- SUPPLIED DATA:
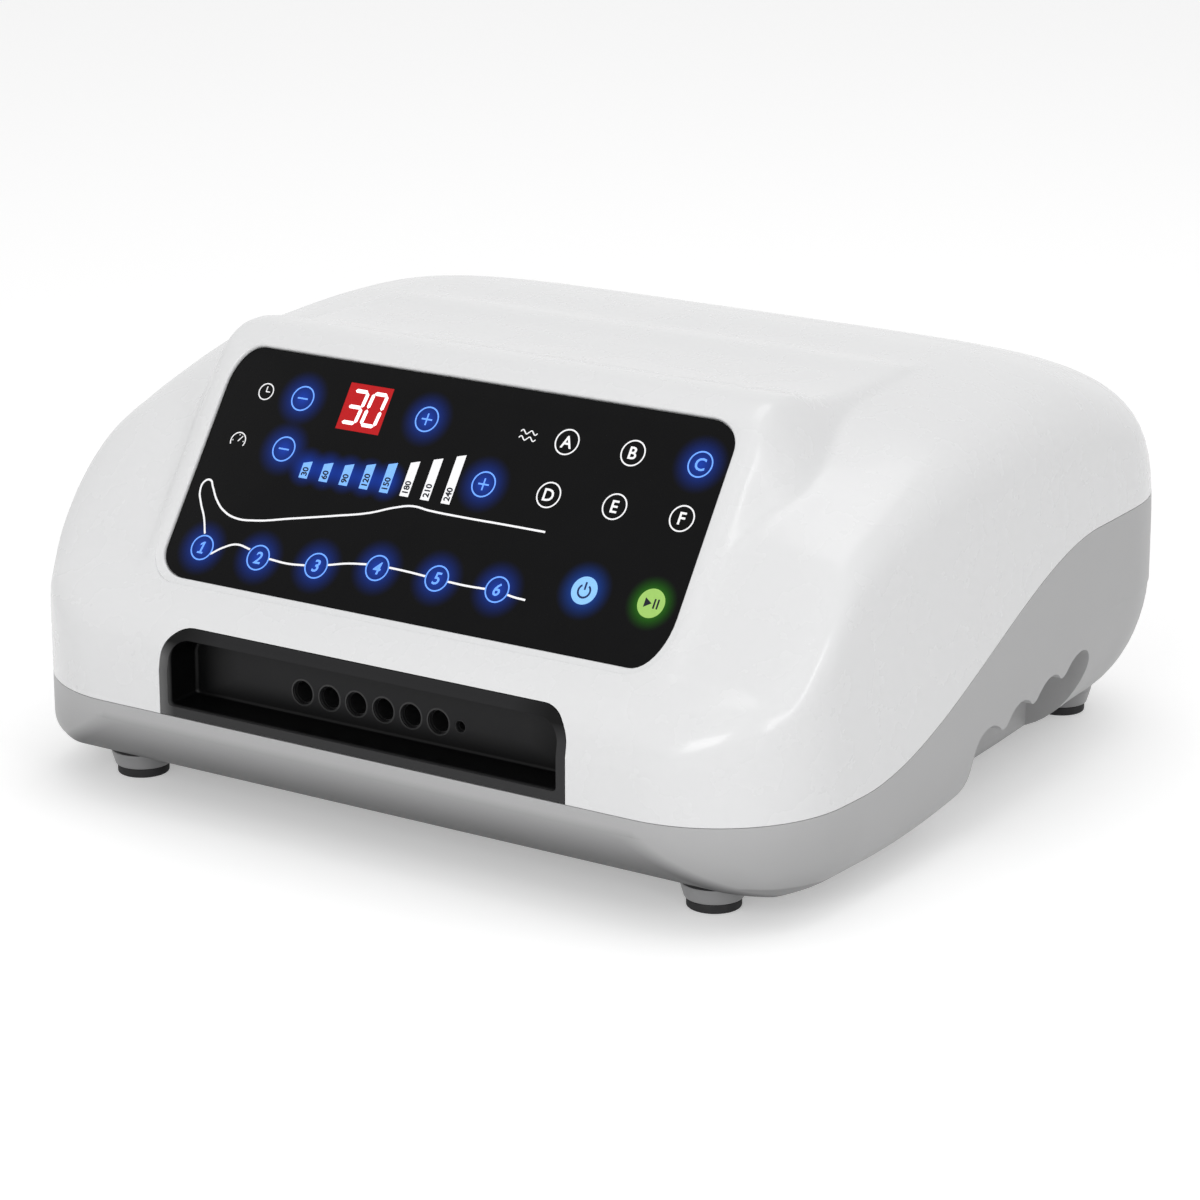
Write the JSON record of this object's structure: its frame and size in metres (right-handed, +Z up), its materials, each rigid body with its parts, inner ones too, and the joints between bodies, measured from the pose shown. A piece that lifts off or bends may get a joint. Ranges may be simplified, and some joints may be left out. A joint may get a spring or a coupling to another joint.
{
  "type": "compression therapy pump",
  "caption": "Table-top air compression pump: lofted housing with sloping control panel, recessed row of air outlets, scalloped side grips and four feet, with pump, valve and fan inside.",
  "frame": {"origin": "on the floor plane, below the middle of the housing", "axes": "+X to the right seen from the front, +Y to the back, +Z up; the control panel and outlets face -Y"},
  "size_m": [0.343, 0.335, 0.166],
  "materials": {
    "cover_white": "smooth gloss",
    "base_silver": "satin silver-grey",
    "film_black": "glossy printed film",
    "window_red": "tinted clear window",
    "display_dark": "display body",
    "board_green": "solder mask",
    "switch_grey": "moulded",
    "key_blue": "translucent, lit from behind",
    "key_white": "translucent",
    "key_green": "translucent, lit from behind",
    "tray_grey": "fine texture",
    "clear_tube": "flexible, translucent",
    "black_rubber": "matt",
    "screw_steel": "zinc plated",
    "core_steel": "varnished laminations",
    "ribbon_grey": "flat cable",
    "plate_steel": "pressed sheet",
    "coil_copper": "wound and taped",
    "head_grey": "moulded",
    "rotor_white": "low friction plastic",
    "motor_can": "drawn can",
    "fitting_black": "moulded"
  },
  "bodies": {
    "housing": {"top_cover": "cover_white", "base_shell": "base_silver", "panel_overlay": "film_black", "display_window": "window_red", "display_module": "display_dark", "panel_board": "board_green", "panel_screws": "screw_steel", "key_switches": "switch_grey", "port_tray": "tray_grey", "port_block": "tray_grey", "port_nipples": "tray_grey", "outlet_tubes": "clear_tube", "sensor_tube": "clear_tube", "supply_tubes": "clear_tube", "foot_cups": "tray_grey", "rubber_feet": "black_rubber", "foot_screws": "screw_steel", "cover_screws": "screw_steel", "main_board": "board_green", "board_screws": "screw_steel", "transformer": "core_steel", "ribbon_cable": "ribbon_grey", "pump_mounts": "black_rubber", "pump_frame": "plate_steel", "pump_core": "core_steel", "pump_coils": "coil_copper", "pump_heads": "head_grey", "valve_body": "head_grey", "valve_cap": "head_grey", "valve_motor": "motor_can", "mains_inlet": "fitting_black", "switch_frame": "fitting_black", "fuse_holder": "fitting_black", "fan_frame": "fitting_black"},
    "armature": {"pump_armature": "plate_steel", "pump_diaphragms": "black_rubber"},
    "distributor": {"valve_rotor": "rotor_white"},
    "fan": {"fan_rotor": "fitting_black"},
    "power_rocker": {"rocker": "fitting_black"},
    "fuse_plug": {"fuse_cap": "fitting_black"},
    "key_time_minus_body": {"key_time_minus": "key_blue"},
    "key_time_plus_body": {"key_time_plus": "key_blue"},
    "key_pressure_minus_body": {"key_pressure_minus": "key_blue"},
    "key_pressure_plus_body": {"key_pressure_plus": "key_blue"},
    "key_mode_a_body": {"key_mode_a": "key_white"},
    "key_mode_b_body": {"key_mode_b": "key_white"},
    "key_mode_c_body": {"key_mode_c": "key_blue"},
    "key_mode_d_body": {"key_mode_d": "key_white"},
    "key_mode_e_body": {"key_mode_e": "key_white"},
    "key_mode_f_body": {"key_mode_f": "key_white"},
    "key_power_body": {"key_power": "key_blue"},
    "key_play_body": {"key_play": "key_green"},
    "key_position_1_body": {"key_position_1": "key_blue"},
    "key_position_2_body": {"key_position_2": "key_blue"},
    "key_position_3_body": {"key_position_3": "key_blue"},
    "key_position_4_body": {"key_position_4": "key_blue"},
    "key_position_5_body": {"key_position_5": "key_blue"},
    "key_position_6_body": {"key_position_6": "key_blue"}
  },
  "joints": [
    {"name": "armature_stroke", "type": "slide", "parent": "housing", "child": "armature", "axis": [1, 0, 0], "range_m": [-0.002, 0.002], "stiffness_N_per_m": 1500},
    {"name": "distributor_turn", "type": "hinge", "parent": "housing", "child": "distributor", "pos_m": [-0.0049, -0.06, 0.0602], "axis": [0, 0, 1], "continuous": true},
    {"name": "fan_spin", "type": "hinge", "parent": "housing", "child": "fan", "pos_m": [-0.05, 0.1548, 0.0555], "axis": [0, 1, 0], "continuous": true},
    {"name": "rocker_tilt", "type": "hinge", "parent": "housing", "child": "power_rocker", "pos_m": [0.046, 0.1626, 0.052], "axis": [1, 0, 0], "range_deg": [-16, 0]},
    {"name": "fuse_plug_turn", "type": "hinge", "parent": "housing", "child": "fuse_plug", "pos_m": [0.098, 0.1651, 0.052], "axis": [0, 1, 0], "range_deg": [0, 60]},
    {"name": "key_time_minus_press", "type": "slide", "parent": "housing", "child": "key_time_minus_body", "axis": [0, 0.8192, -0.5736], "range_m": [0, 0.0004], "stiffness_N_per_m": 800},
    {"name": "key_time_plus_press", "type": "slide", "parent": "housing", "child": "key_time_plus_body", "axis": [0, 0.8192, -0.5736], "range_m": [0, 0.0004], "stiffness_N_per_m": 800},
    {"name": "key_pressure_minus_press", "type": "slide", "parent": "housing", "child": "key_pressure_minus_body", "axis": [0, 0.8192, -0.5736], "range_m": [0, 0.0004], "stiffness_N_per_m": 800},
    {"name": "key_pressure_plus_press", "type": "slide", "parent": "housing", "child": "key_pressure_plus_body", "axis": [0, 0.8192, -0.5736], "range_m": [0, 0.0004], "stiffness_N_per_m": 800},
    {"name": "key_mode_a_press", "type": "slide", "parent": "housing", "child": "key_mode_a_body", "axis": [0, 0.8192, -0.5736], "range_m": [0, 0.0004], "stiffness_N_per_m": 800},
    {"name": "key_mode_b_press", "type": "slide", "parent": "housing", "child": "key_mode_b_body", "axis": [0, 0.8192, -0.5736], "range_m": [0, 0.0004], "stiffness_N_per_m": 800},
    {"name": "key_mode_c_press", "type": "slide", "parent": "housing", "child": "key_mode_c_body", "axis": [0, 0.8192, -0.5736], "range_m": [0, 0.0004], "stiffness_N_per_m": 800},
    {"name": "key_mode_d_press", "type": "slide", "parent": "housing", "child": "key_mode_d_body", "axis": [0, 0.8192, -0.5736], "range_m": [0, 0.0004], "stiffness_N_per_m": 800},
    {"name": "key_mode_e_press", "type": "slide", "parent": "housing", "child": "key_mode_e_body", "axis": [0, 0.8192, -0.5736], "range_m": [0, 0.0004], "stiffness_N_per_m": 800},
    {"name": "key_mode_f_press", "type": "slide", "parent": "housing", "child": "key_mode_f_body", "axis": [0, 0.8192, -0.5736], "range_m": [0, 0.0004], "stiffness_N_per_m": 800},
    {"name": "key_power_press", "type": "slide", "parent": "housing", "child": "key_power_body", "axis": [0, 0.8192, -0.5736], "range_m": [0, 0.0004], "stiffness_N_per_m": 800},
    {"name": "key_play_press", "type": "slide", "parent": "housing", "child": "key_play_body", "axis": [0, 0.8192, -0.5736], "range_m": [0, 0.0004], "stiffness_N_per_m": 800},
    {"name": "key_position_1_press", "type": "slide", "parent": "housing", "child": "key_position_1_body", "axis": [0, 0.8192, -0.5736], "range_m": [0, 0.0004], "stiffness_N_per_m": 800},
    {"name": "key_position_2_press", "type": "slide", "parent": "housing", "child": "key_position_2_body", "axis": [0, 0.8192, -0.5736], "range_m": [0, 0.0004], "stiffness_N_per_m": 800},
    {"name": "key_position_3_press", "type": "slide", "parent": "housing", "child": "key_position_3_body", "axis": [0, 0.8192, -0.5736], "range_m": [0, 0.0004], "stiffness_N_per_m": 800},
    {"name": "key_position_4_press", "type": "slide", "parent": "housing", "child": "key_position_4_body", "axis": [0, 0.8192, -0.5736], "range_m": [0, 0.0004], "stiffness_N_per_m": 800},
    {"name": "key_position_5_press", "type": "slide", "parent": "housing", "child": "key_position_5_body", "axis": [0, 0.8192, -0.5736], "range_m": [0, 0.0004], "stiffness_N_per_m": 800},
    {"name": "key_position_6_press", "type": "slide", "parent": "housing", "child": "key_position_6_body", "axis": [0, 0.8192, -0.5736], "range_m": [0, 0.0004], "stiffness_N_per_m": 800}
  ]
}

- WRITTEN INSTRUCTION:
Copy all lines from the data that hold the word "joints".

- ANSWER BELOW:
Write the JSON record of this object's structure: its frame and size in metres (right-handed, +Z up), its materials, each rigid body with its parts, inner ones too, and the joints between bodies, measured from the pose shown. A piece that lifts off or bends may get a joint. Ranges may be simplified, and some joints may be left out. A joint may get a spring or a coupling to another joint.
  "joints": [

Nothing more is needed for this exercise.